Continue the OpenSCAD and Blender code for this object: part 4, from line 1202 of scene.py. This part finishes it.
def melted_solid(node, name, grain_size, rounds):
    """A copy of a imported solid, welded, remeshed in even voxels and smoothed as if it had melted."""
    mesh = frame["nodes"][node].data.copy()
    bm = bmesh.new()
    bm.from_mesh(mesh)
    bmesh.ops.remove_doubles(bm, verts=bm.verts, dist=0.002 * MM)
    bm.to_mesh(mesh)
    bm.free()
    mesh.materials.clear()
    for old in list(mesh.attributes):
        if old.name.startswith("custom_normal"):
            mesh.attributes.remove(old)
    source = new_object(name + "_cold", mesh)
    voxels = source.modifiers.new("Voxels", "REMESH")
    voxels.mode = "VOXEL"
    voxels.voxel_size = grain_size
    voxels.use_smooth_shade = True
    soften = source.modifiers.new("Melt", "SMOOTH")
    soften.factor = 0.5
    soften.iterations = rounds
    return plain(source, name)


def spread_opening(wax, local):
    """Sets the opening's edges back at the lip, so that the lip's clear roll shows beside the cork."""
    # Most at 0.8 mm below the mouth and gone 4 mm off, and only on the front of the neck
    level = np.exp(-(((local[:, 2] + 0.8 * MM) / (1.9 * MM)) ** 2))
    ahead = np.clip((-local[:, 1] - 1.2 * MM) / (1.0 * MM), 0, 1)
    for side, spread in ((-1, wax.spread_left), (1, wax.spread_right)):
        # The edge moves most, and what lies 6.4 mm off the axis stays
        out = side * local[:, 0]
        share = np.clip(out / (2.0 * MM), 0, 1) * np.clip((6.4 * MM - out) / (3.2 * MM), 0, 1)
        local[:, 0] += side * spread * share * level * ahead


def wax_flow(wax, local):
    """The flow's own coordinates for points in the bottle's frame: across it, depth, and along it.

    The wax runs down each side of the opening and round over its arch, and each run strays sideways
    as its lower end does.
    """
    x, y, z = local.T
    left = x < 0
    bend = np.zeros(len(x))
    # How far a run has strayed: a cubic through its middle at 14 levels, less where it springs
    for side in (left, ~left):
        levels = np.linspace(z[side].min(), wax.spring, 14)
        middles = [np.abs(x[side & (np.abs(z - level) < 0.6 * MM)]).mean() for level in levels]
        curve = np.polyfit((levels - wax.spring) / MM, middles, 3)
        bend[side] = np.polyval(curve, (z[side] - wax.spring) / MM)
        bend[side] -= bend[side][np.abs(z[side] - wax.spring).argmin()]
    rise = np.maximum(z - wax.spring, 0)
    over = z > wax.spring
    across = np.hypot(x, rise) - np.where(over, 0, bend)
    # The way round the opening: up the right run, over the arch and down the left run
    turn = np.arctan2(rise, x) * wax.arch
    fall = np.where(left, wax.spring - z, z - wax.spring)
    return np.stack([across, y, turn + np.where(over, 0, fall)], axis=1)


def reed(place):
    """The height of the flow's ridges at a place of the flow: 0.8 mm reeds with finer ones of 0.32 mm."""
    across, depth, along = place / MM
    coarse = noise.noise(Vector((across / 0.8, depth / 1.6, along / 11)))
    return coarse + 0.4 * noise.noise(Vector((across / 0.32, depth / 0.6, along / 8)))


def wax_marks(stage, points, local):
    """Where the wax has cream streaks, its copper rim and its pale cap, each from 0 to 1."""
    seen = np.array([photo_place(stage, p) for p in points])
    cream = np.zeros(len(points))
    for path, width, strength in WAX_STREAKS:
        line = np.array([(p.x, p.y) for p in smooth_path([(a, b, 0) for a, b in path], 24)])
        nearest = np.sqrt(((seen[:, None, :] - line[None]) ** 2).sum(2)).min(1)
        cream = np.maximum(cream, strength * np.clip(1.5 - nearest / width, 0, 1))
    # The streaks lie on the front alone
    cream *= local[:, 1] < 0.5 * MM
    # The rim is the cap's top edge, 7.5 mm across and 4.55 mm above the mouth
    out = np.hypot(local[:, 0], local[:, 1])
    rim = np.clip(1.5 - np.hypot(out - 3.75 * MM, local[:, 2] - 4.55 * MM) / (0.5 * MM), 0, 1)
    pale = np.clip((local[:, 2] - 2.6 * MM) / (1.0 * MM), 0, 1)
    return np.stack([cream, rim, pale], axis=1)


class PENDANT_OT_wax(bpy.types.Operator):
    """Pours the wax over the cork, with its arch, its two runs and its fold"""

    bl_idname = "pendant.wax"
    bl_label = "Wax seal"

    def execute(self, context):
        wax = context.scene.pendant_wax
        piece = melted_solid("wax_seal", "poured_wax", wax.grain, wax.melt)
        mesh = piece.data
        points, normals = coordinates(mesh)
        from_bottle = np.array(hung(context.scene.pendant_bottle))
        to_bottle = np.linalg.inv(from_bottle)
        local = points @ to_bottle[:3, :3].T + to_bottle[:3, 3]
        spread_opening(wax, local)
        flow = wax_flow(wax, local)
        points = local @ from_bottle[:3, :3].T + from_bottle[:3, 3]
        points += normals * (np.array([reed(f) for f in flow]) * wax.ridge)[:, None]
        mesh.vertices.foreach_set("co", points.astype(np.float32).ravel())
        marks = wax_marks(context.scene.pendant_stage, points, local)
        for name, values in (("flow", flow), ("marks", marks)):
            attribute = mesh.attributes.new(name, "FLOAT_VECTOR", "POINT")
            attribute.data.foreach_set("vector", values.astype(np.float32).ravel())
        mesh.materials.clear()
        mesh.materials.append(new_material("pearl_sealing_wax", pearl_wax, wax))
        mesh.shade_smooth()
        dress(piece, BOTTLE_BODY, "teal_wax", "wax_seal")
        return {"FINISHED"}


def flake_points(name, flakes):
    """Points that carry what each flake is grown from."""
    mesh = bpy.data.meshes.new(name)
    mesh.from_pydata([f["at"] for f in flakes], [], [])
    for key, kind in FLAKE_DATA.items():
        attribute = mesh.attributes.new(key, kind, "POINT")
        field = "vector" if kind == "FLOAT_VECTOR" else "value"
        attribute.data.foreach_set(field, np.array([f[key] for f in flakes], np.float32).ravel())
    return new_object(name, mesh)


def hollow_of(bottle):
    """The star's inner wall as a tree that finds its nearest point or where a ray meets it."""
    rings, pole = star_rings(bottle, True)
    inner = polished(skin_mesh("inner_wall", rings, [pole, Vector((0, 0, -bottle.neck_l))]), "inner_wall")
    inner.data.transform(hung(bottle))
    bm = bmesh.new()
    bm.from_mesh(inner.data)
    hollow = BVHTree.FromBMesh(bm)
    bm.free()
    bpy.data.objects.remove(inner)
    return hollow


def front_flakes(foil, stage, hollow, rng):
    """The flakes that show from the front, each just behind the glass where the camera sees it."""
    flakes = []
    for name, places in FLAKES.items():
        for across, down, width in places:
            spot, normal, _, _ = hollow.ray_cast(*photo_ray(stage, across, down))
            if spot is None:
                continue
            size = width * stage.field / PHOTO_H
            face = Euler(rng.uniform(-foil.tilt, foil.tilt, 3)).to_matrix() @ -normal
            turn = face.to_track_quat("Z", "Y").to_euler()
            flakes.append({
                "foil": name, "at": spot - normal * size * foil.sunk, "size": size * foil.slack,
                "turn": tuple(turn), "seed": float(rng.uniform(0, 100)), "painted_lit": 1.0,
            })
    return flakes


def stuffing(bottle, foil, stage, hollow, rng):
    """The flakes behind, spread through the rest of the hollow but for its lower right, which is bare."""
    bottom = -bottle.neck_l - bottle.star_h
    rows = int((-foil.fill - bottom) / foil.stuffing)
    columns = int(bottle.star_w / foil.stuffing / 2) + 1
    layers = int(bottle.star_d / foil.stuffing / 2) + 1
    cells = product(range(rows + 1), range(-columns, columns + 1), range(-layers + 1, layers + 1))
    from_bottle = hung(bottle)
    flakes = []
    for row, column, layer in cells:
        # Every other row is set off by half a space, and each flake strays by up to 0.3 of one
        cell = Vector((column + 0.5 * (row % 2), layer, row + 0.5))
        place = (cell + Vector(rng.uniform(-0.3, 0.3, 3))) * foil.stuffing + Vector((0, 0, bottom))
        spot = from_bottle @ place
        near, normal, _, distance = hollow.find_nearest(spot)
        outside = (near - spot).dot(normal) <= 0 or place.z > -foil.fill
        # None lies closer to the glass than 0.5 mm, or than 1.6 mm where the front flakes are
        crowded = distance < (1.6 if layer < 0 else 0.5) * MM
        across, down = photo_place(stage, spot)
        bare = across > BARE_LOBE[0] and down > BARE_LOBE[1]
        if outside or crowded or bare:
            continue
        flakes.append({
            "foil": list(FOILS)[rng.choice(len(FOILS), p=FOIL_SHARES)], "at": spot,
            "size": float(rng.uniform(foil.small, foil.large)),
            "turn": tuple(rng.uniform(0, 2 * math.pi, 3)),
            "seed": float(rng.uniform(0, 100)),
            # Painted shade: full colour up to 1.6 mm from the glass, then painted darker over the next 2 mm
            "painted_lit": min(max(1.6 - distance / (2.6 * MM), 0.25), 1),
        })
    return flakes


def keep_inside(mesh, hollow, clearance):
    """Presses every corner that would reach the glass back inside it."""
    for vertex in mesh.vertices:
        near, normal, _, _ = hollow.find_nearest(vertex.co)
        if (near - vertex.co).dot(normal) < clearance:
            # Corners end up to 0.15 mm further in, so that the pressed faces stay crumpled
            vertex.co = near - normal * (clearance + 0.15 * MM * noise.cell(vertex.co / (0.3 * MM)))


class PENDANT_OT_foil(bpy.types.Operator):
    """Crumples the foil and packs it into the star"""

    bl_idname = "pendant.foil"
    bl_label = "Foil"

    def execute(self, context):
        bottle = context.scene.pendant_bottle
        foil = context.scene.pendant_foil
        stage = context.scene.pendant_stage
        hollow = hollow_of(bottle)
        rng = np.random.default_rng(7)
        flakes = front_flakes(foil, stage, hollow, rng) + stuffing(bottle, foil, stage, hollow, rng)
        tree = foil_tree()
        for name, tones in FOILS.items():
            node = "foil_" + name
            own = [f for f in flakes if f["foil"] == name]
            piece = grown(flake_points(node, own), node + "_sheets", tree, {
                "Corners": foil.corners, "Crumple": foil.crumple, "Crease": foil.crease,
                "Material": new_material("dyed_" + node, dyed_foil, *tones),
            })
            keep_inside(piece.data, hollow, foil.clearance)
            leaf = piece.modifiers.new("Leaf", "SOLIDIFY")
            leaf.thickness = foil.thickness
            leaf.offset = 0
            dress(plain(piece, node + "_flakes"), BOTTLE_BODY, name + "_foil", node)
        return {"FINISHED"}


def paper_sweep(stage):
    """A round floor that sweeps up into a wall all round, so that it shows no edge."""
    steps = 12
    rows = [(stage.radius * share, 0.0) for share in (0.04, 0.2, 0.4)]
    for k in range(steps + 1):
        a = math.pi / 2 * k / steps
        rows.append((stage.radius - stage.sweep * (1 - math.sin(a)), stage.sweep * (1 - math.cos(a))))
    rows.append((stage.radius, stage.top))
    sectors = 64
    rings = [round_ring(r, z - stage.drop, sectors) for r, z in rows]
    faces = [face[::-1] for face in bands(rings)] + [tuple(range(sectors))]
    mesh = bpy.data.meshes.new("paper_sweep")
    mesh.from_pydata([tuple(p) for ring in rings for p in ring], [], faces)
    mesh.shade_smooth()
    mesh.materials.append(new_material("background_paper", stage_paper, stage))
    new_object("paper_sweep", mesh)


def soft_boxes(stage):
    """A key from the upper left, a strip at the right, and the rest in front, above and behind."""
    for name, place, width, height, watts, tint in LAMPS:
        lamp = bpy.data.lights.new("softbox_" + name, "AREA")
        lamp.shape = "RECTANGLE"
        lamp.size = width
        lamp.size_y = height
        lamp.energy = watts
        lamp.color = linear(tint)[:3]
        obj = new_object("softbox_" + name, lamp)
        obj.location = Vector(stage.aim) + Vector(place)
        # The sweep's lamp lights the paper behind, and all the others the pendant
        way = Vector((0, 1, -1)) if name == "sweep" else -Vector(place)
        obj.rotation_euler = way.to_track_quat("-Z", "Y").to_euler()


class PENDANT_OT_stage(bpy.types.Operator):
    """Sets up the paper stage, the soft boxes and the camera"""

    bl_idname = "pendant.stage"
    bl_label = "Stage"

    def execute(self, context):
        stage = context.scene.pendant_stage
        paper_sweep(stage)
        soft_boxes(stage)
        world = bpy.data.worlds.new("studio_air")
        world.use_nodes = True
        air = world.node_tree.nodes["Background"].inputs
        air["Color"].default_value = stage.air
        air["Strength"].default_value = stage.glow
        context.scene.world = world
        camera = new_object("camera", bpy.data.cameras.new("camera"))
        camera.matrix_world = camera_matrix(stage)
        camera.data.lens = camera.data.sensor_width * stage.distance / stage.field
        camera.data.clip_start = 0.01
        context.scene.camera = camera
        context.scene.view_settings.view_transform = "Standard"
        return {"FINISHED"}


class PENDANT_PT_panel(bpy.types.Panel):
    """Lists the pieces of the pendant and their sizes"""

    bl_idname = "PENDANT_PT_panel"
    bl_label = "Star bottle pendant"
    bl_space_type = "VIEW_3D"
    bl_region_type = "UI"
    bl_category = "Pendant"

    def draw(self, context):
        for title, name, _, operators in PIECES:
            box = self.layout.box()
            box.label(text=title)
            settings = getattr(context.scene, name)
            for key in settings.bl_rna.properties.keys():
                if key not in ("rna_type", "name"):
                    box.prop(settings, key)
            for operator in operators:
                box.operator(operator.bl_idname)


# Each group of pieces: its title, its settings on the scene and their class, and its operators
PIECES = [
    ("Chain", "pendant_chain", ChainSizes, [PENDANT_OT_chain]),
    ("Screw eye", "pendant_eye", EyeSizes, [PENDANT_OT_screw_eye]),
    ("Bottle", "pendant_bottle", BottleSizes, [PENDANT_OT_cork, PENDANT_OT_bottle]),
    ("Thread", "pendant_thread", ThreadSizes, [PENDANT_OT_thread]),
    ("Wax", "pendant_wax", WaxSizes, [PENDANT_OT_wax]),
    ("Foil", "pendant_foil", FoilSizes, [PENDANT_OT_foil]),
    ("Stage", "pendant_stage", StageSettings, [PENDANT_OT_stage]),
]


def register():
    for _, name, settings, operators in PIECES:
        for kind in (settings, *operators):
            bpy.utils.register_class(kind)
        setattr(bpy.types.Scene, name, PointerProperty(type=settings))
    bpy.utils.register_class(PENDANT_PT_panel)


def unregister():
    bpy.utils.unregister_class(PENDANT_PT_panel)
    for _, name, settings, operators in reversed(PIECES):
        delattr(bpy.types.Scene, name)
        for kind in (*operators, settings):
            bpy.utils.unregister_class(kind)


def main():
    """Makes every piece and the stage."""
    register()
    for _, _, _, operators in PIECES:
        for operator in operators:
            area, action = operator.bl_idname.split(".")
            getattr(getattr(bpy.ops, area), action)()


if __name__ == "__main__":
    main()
━━━
Goal - Exactly as they appear, please write out the lines from the opening of the listing above down to the line containing "and along it.", with both end lines included.

The answer -
Continue the OpenSCAD and Blender code for this object: part 4, from line 1202 of scene.py. This part finishes it.
def melted_solid(node, name, grain_size, rounds):
    """A copy of a imported solid, welded, remeshed in even voxels and smoothed as if it had melted."""
    mesh = frame["nodes"][node].data.copy()
    bm = bmesh.new()
    bm.from_mesh(mesh)
    bmesh.ops.remove_doubles(bm, verts=bm.verts, dist=0.002 * MM)
    bm.to_mesh(mesh)
    bm.free()
    mesh.materials.clear()
    for old in list(mesh.attributes):
        if old.name.startswith("custom_normal"):
            mesh.attributes.remove(old)
    source = new_object(name + "_cold", mesh)
    voxels = source.modifiers.new("Voxels", "REMESH")
    voxels.mode = "VOXEL"
    voxels.voxel_size = grain_size
    voxels.use_smooth_shade = True
    soften = source.modifiers.new("Melt", "SMOOTH")
    soften.factor = 0.5
    soften.iterations = rounds
    return plain(source, name)


def spread_opening(wax, local):
    """Sets the opening's edges back at the lip, so that the lip's clear roll shows beside the cork."""
    # Most at 0.8 mm below the mouth and gone 4 mm off, and only on the front of the neck
    level = np.exp(-(((local[:, 2] + 0.8 * MM) / (1.9 * MM)) ** 2))
    ahead = np.clip((-local[:, 1] - 1.2 * MM) / (1.0 * MM), 0, 1)
    for side, spread in ((-1, wax.spread_left), (1, wax.spread_right)):
        # The edge moves most, and what lies 6.4 mm off the axis stays
        out = side * local[:, 0]
        share = np.clip(out / (2.0 * MM), 0, 1) * np.clip((6.4 * MM - out) / (3.2 * MM), 0, 1)
        local[:, 0] += side * spread * share * level * ahead


def wax_flow(wax, local):
    """The flow's own coordinates for points in the bottle's frame: across it, depth, and along it.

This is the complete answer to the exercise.